On the contrary, he encouraged students and workers to challenge themselves intellectually. As he wrote in a 2019 article: “Let’s study classical political philosophy, history, sociology, economics, law. Let’s prepare, let’s look around, get to know the reality in Hungary, Eastern Europe, and the West. Let’s get rid of TV shows, pop music, memes, gifs and Facebook. Let’s forget about influencers and gastroblogs and award-winning movies. Let’s forget about Harari-type political kitsch and shallow tourism.” Inevitably, his passionate outburst sparked a rather annoying Adornoian debate about the value of pop culture. But this missed his real point: that we are running out of time, and the crisis of global capitalism requires sharp, educated, and critical approaches.

Tamás participated in anti-capitalist protests until the very end. In September 2022, he wasn’t able to attend the march for housing rights in Budapest because of his health condition, but he wrote a fiery speech for the occasion, addressing housing inequality and the government’s inhumane treatment of unhoused people. In his last speech, Tamás declared, “Injustice affects everyone. Justifying injustice offends everyone. The system is unbearable.” And it is.

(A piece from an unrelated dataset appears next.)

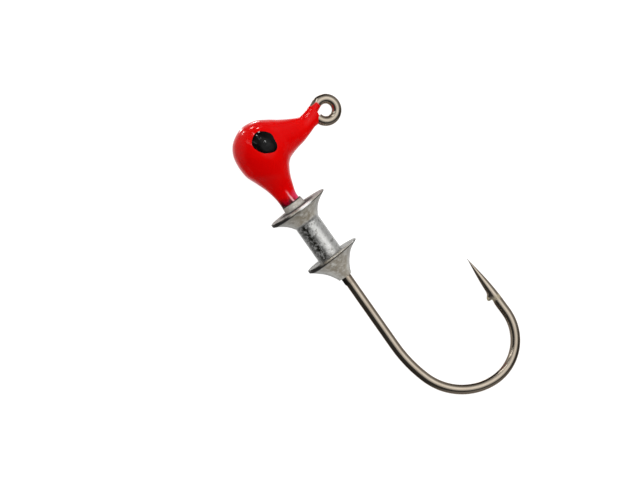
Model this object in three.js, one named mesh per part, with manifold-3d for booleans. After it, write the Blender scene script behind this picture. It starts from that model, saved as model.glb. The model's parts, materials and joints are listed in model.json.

Paradoxically, his pessimism somehow gave hope to the young left in Eastern Europe and Hungary to struggle for a socialist alternative — to reject what we’ve been told in the past thirty years of our existence that rampant inequality, corporate greed, exploitation, natural hierarchy, hunger, state violence, and war is human nature and consumerism means freedom. Our subversive courage may be born of despair, but it is coming through.